Required work:
Repeat the entire listing exactly.

-*-

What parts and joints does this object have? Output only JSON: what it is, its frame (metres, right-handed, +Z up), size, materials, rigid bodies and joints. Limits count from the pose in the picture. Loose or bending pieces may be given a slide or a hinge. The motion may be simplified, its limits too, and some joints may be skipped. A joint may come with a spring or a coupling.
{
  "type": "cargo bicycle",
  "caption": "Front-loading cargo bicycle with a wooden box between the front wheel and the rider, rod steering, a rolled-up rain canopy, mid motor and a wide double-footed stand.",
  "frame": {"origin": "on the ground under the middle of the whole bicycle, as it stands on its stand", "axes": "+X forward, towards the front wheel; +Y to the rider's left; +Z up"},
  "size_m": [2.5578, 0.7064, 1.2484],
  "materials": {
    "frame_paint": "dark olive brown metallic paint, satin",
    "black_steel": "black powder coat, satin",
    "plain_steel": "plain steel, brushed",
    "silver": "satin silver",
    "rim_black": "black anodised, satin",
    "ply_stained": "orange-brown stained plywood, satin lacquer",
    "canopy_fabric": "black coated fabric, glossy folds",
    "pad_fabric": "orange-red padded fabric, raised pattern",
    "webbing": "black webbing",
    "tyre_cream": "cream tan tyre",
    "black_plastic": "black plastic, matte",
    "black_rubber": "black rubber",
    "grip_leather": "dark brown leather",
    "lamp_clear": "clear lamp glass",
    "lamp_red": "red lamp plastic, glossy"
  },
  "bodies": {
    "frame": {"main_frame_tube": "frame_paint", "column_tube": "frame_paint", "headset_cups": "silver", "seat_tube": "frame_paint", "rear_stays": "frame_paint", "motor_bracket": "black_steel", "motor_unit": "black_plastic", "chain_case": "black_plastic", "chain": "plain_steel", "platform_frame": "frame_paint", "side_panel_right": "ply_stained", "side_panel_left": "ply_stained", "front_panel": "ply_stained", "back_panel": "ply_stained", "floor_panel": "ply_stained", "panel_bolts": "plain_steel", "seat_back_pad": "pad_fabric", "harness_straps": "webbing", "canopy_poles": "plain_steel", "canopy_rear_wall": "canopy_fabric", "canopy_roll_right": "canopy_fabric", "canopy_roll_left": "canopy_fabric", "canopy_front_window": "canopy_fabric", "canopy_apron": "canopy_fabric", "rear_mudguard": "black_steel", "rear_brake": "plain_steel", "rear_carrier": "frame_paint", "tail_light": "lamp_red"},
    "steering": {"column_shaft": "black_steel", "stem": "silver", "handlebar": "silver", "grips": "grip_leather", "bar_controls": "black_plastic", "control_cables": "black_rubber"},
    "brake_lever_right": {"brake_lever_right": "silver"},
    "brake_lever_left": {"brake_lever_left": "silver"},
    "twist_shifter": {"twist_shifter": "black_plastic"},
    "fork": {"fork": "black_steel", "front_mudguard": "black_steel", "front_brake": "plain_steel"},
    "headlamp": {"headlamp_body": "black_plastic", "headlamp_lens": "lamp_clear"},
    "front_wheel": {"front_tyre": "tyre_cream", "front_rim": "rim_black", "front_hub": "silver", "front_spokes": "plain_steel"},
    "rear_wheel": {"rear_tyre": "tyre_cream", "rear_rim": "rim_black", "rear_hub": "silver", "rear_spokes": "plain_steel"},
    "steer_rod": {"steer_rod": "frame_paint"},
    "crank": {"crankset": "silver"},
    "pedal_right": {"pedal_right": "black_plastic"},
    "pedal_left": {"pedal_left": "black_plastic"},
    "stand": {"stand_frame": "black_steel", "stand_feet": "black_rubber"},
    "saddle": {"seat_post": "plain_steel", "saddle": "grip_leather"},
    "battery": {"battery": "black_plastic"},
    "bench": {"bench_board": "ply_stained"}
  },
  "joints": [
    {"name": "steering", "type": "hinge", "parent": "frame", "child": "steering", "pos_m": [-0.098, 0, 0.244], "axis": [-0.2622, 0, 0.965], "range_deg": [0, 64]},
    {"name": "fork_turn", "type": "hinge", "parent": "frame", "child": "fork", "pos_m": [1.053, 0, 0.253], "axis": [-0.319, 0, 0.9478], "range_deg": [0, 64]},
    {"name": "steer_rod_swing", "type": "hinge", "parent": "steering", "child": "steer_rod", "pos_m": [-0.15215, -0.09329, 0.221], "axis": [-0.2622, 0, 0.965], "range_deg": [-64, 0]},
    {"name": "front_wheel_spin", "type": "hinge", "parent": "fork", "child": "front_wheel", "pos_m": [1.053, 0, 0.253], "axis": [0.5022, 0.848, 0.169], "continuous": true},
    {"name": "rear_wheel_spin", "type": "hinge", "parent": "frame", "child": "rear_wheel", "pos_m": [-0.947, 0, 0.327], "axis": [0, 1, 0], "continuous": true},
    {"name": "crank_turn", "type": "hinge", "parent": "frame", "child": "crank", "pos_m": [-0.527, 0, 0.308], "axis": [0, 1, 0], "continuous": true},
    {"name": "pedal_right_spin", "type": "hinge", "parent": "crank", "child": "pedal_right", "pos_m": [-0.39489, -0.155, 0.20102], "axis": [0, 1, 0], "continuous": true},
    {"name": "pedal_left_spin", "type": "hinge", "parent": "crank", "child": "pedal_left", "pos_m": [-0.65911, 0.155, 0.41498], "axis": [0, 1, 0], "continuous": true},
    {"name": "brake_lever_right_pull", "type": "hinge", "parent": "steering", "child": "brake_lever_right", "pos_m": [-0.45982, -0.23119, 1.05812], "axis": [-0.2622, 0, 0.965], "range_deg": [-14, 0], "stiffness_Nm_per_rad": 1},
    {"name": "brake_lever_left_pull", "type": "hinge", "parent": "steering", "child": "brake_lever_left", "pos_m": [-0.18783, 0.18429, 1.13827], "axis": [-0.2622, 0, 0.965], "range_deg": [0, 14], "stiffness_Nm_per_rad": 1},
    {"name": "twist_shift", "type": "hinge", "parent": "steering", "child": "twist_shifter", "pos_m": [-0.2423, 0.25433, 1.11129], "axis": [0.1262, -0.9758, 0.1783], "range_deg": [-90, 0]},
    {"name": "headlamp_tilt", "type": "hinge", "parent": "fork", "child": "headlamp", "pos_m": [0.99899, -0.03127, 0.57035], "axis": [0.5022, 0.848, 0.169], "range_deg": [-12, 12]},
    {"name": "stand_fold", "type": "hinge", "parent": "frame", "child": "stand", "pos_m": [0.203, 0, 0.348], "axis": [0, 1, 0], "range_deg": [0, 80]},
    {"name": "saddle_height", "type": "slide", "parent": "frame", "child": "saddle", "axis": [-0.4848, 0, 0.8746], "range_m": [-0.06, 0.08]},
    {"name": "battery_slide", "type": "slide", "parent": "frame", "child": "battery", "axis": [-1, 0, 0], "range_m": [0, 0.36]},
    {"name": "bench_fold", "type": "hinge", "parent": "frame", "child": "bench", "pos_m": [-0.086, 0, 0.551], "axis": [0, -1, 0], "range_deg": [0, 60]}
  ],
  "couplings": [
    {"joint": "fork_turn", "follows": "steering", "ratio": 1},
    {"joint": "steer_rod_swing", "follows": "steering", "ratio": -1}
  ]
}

-*-

Result of the exercise:
What parts and joints does this object have? Output only JSON: what it is, its frame (metres, right-handed, +Z up), size, materials, rigid bodies and joints. Limits count from the pose in the picture. Loose or bending pieces may be given a slide or a hinge. The motion may be simplified, its limits too, and some joints may be skipped. A joint may come with a spring or a coupling.
{
  "type": "cargo bicycle",
  "caption": "Front-loading cargo bicycle with a wooden box between the front wheel and the rider, rod steering, a rolled-up rain canopy, mid motor and a wide double-footed stand.",
  "frame": {"origin": "on the ground under the middle of the whole bicycle, as it stands on its stand", "axes": "+X forward, towards the front wheel; +Y to the rider's left; +Z up"},
  "size_m": [2.5578, 0.7064, 1.2484],
  "materials": {
    "frame_paint": "dark olive brown metallic paint, satin",
    "black_steel": "black powder coat, satin",
    "plain_steel": "plain steel, brushed",
    "silver": "satin silver",
    "rim_black": "black anodised, satin",
    "ply_stained": "orange-brown stained plywood, satin lacquer",
    "canopy_fabric": "black coated fabric, glossy folds",
    "pad_fabric": "orange-red padded fabric, raised pattern",
    "webbing": "black webbing",
    "tyre_cream": "cream tan tyre",
    "black_plastic": "black plastic, matte",
    "black_rubber": "black rubber",
    "grip_leather": "dark brown leather",
    "lamp_clear": "clear lamp glass",
    "lamp_red": "red lamp plastic, glossy"
  },
  "bodies": {
    "frame": {"main_frame_tube": "frame_paint", "column_tube": "frame_paint", "headset_cups": "silver", "seat_tube": "frame_paint", "rear_stays": "frame_paint", "motor_bracket": "black_steel", "motor_unit": "black_plastic", "chain_case": "black_plastic", "chain": "plain_steel", "platform_frame": "frame_paint", "side_panel_right": "ply_stained", "side_panel_left": "ply_stained", "front_panel": "ply_stained", "back_panel": "ply_stained", "floor_panel": "ply_stained", "panel_bolts": "plain_steel", "seat_back_pad": "pad_fabric", "harness_straps": "webbing", "canopy_poles": "plain_steel", "canopy_rear_wall": "canopy_fabric", "canopy_roll_right": "canopy_fabric", "canopy_roll_left": "canopy_fabric", "canopy_front_window": "canopy_fabric", "canopy_apron": "canopy_fabric", "rear_mudguard": "black_steel", "rear_brake": "plain_steel", "rear_carrier": "frame_paint", "tail_light": "lamp_red"},
    "steering": {"column_shaft": "black_steel", "stem": "silver", "handlebar": "silver", "grips": "grip_leather", "bar_controls": "black_plastic", "control_cables": "black_rubber"},
    "brake_lever_right": {"brake_lever_right": "silver"},
    "brake_lever_left": {"brake_lever_left": "silver"},
    "twist_shifter": {"twist_shifter": "black_plastic"},
    "fork": {"fork": "black_steel", "front_mudguard": "black_steel", "front_brake": "plain_steel"},
    "headlamp": {"headlamp_body": "black_plastic", "headlamp_lens": "lamp_clear"},
    "front_wheel": {"front_tyre": "tyre_cream", "front_rim": "rim_black", "front_hub": "silver", "front_spokes": "plain_steel"},
    "rear_wheel": {"rear_tyre": "tyre_cream", "rear_rim": "rim_black", "rear_hub": "silver", "rear_spokes": "plain_steel"},
    "steer_rod": {"steer_rod": "frame_paint"},
    "crank": {"crankset": "silver"},
    "pedal_right": {"pedal_right": "black_plastic"},
    "pedal_left": {"pedal_left": "black_plastic"},
    "stand": {"stand_frame": "black_steel", "stand_feet": "black_rubber"},
    "saddle": {"seat_post": "plain_steel", "saddle": "grip_leather"},
    "battery": {"battery": "black_plastic"},
    "bench": {"bench_board": "ply_stained"}
  },
  "joints": [
    {"name": "steering", "type": "hinge", "parent": "frame", "child": "steering", "pos_m": [-0.098, 0, 0.244], "axis": [-0.2622, 0, 0.965], "range_deg": [0, 64]},
    {"name": "fork_turn", "type": "hinge", "parent": "frame", "child": "fork", "pos_m": [1.053, 0, 0.253], "axis": [-0.319, 0, 0.9478], "range_deg": [0, 64]},
    {"name": "steer_rod_swing", "type": "hinge", "parent": "steering", "child": "steer_rod", "pos_m": [-0.15215, -0.09329, 0.221], "axis": [-0.2622, 0, 0.965], "range_deg": [-64, 0]},
    {"name": "front_wheel_spin", "type": "hinge", "parent": "fork", "child": "front_wheel", "pos_m": [1.053, 0, 0.253], "axis": [0.5022, 0.848, 0.169], "continuous": true},
    {"name": "rear_wheel_spin", "type": "hinge", "parent": "frame", "child": "rear_wheel", "pos_m": [-0.947, 0, 0.327], "axis": [0, 1, 0], "continuous": true},
    {"name": "crank_turn", "type": "hinge", "parent": "frame", "child": "crank", "pos_m": [-0.527, 0, 0.308], "axis": [0, 1, 0], "continuous": true},
    {"name": "pedal_right_spin", "type": "hinge", "parent": "crank", "child": "pedal_right", "pos_m": [-0.39489, -0.155, 0.20102], "axis": [0, 1, 0], "continuous": true},
    {"name": "pedal_left_spin", "type": "hinge", "parent": "crank", "child": "pedal_left", "pos_m": [-0.65911, 0.155, 0.41498], "axis": [0, 1, 0], "continuous": true},
    {"name": "brake_lever_right_pull", "type": "hinge", "parent": "steering", "child": "brake_lever_right", "pos_m": [-0.45982, -0.23119, 1.05812], "axis": [-0.2622, 0, 0.965], "range_deg": [-14, 0], "stiffness_Nm_per_rad": 1},
    {"name": "brake_lever_left_pull", "type": "hinge", "parent": "steering", "child": "brake_lever_left", "pos_m": [-0.18783, 0.18429, 1.13827], "axis": [-0.2622, 0, 0.965], "range_deg": [0, 14], "stiffness_Nm_per_rad": 1},
    {"name": "twist_shift", "type": "hinge", "parent": "steering", "child": "twist_shifter", "pos_m": [-0.2423, 0.25433, 1.11129], "axis": [0.1262, -0.9758, 0.1783], "range_deg": [-90, 0]},
    {"name": "headlamp_tilt", "type": "hinge", "parent": "fork", "child": "headlamp", "pos_m": [0.99899, -0.03127, 0.57035], "axis": [0.5022, 0.848, 0.169], "range_deg": [-12, 12]},
    {"name": "stand_fold", "type": "hinge", "parent": "frame", "child": "stand", "pos_m": [0.203, 0, 0.348], "axis": [0, 1, 0], "range_deg": [0, 80]},
    {"name": "saddle_height", "type": "slide", "parent": "frame", "child": "saddle", "axis": [-0.4848, 0, 0.8746], "range_m": [-0.06, 0.08]},
    {"name": "battery_slide", "type": "slide", "parent": "frame", "child": "battery", "axis": [-1, 0, 0], "range_m": [0, 0.36]},
    {"name": "bench_fold", "type": "hinge", "parent": "frame", "child": "bench", "pos_m": [-0.086, 0, 0.551], "axis": [0, -1, 0], "range_deg": [0, 60]}
  ],
  "couplings": [
    {"joint": "fork_turn", "follows": "steering", "ratio": 1},
    {"joint": "steer_rod_swing", "follows": "steering", "ratio": -1}
  ]
}